## Begin

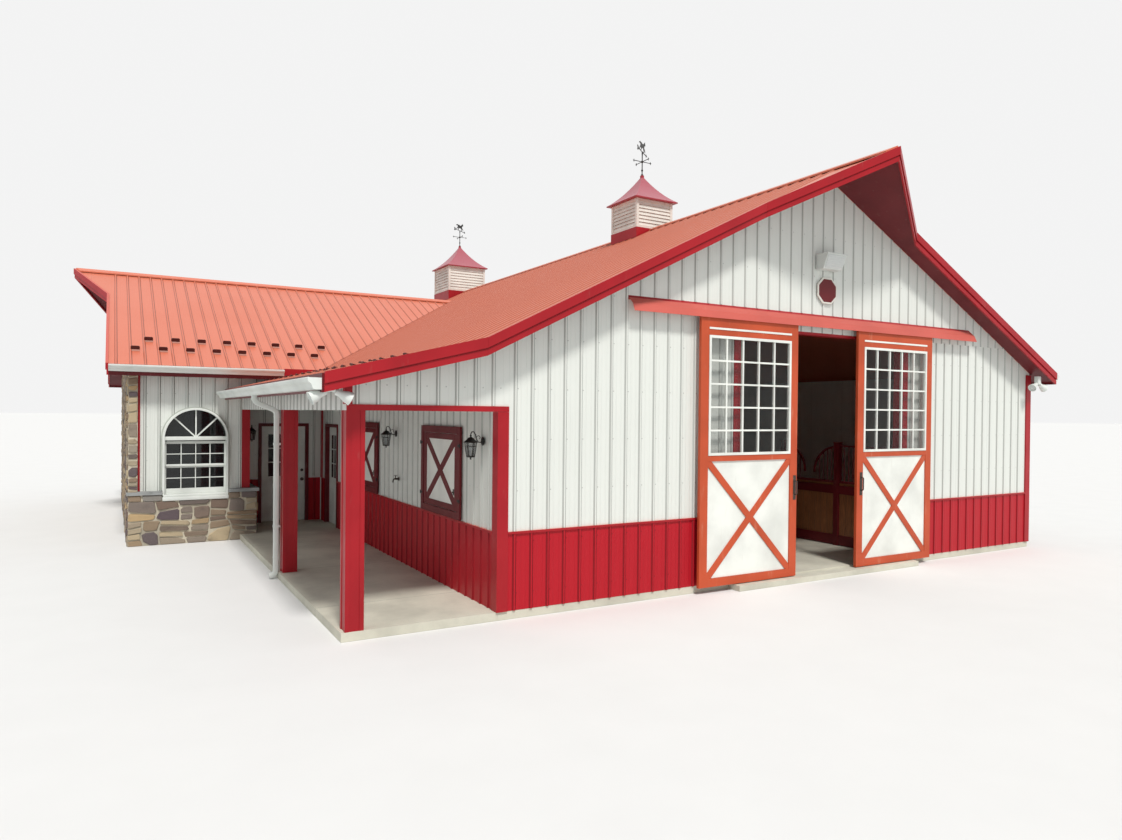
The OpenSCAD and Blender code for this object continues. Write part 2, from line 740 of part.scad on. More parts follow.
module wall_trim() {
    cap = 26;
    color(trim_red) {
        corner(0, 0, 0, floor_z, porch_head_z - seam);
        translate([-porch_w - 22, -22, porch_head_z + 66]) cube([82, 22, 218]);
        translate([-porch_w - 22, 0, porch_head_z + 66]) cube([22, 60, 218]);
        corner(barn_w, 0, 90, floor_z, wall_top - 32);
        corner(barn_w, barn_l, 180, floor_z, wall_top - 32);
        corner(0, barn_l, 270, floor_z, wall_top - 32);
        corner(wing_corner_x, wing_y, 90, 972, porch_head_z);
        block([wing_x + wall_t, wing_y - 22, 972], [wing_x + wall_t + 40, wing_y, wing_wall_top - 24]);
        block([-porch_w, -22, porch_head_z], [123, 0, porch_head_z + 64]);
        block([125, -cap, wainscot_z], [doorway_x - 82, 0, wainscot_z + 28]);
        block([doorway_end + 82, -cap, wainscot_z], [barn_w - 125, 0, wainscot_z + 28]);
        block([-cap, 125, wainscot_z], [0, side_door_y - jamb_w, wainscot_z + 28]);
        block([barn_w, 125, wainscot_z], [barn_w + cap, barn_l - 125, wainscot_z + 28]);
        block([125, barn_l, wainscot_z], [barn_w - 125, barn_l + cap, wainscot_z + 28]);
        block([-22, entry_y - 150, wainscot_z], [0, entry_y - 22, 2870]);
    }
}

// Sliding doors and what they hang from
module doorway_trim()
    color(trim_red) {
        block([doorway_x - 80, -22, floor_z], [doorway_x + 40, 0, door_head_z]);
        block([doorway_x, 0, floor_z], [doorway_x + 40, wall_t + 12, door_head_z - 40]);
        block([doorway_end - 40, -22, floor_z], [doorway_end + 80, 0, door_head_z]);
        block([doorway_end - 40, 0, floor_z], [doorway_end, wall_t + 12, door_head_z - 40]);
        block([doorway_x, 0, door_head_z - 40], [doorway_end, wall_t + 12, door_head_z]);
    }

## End

- [Task details]:
Exactly reproduce the material above.

- [Answer]:
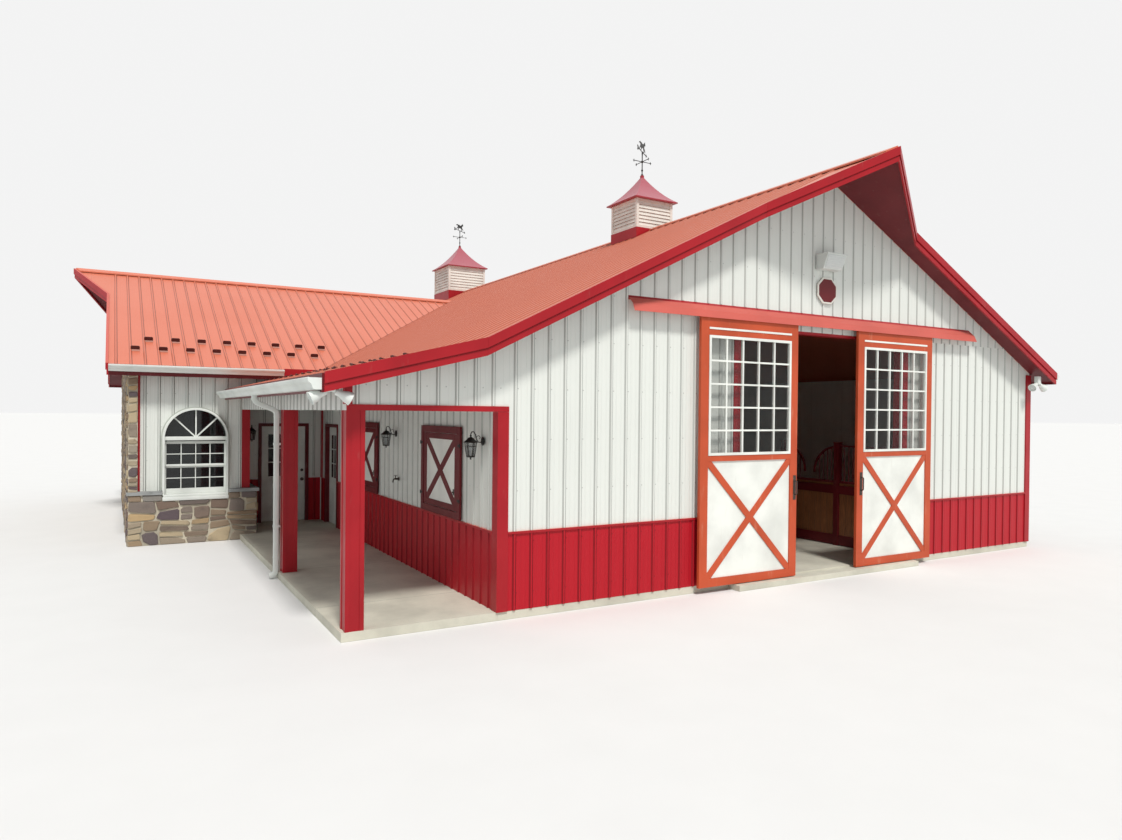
The OpenSCAD and Blender code for this object continues. Write part 2, from line 740 of part.scad on. More parts follow.
module wall_trim() {
    cap = 26;
    color(trim_red) {
        corner(0, 0, 0, floor_z, porch_head_z - seam);
        translate([-porch_w - 22, -22, porch_head_z + 66]) cube([82, 22, 218]);
        translate([-porch_w - 22, 0, porch_head_z + 66]) cube([22, 60, 218]);
        corner(barn_w, 0, 90, floor_z, wall_top - 32);
        corner(barn_w, barn_l, 180, floor_z, wall_top - 32);
        corner(0, barn_l, 270, floor_z, wall_top - 32);
        corner(wing_corner_x, wing_y, 90, 972, porch_head_z);
        block([wing_x + wall_t, wing_y - 22, 972], [wing_x + wall_t + 40, wing_y, wing_wall_top - 24]);
        block([-porch_w, -22, porch_head_z], [123, 0, porch_head_z + 64]);
        block([125, -cap, wainscot_z], [doorway_x - 82, 0, wainscot_z + 28]);
        block([doorway_end + 82, -cap, wainscot_z], [barn_w - 125, 0, wainscot_z + 28]);
        block([-cap, 125, wainscot_z], [0, side_door_y - jamb_w, wainscot_z + 28]);
        block([barn_w, 125, wainscot_z], [barn_w + cap, barn_l - 125, wainscot_z + 28]);
        block([125, barn_l, wainscot_z], [barn_w - 125, barn_l + cap, wainscot_z + 28]);
        block([-22, entry_y - 150, wainscot_z], [0, entry_y - 22, 2870]);
    }
}

// Sliding doors and what they hang from
module doorway_trim()
    color(trim_red) {
        block([doorway_x - 80, -22, floor_z], [doorway_x + 40, 0, door_head_z]);
        block([doorway_x, 0, floor_z], [doorway_x + 40, wall_t + 12, door_head_z - 40]);
        block([doorway_end - 40, -22, floor_z], [doorway_end + 80, 0, door_head_z]);
        block([doorway_end - 40, 0, floor_z], [doorway_end, wall_t + 12, door_head_z - 40]);
        block([doorway_x, 0, door_head_z - 40], [doorway_end, wall_t + 12, door_head_z]);
    }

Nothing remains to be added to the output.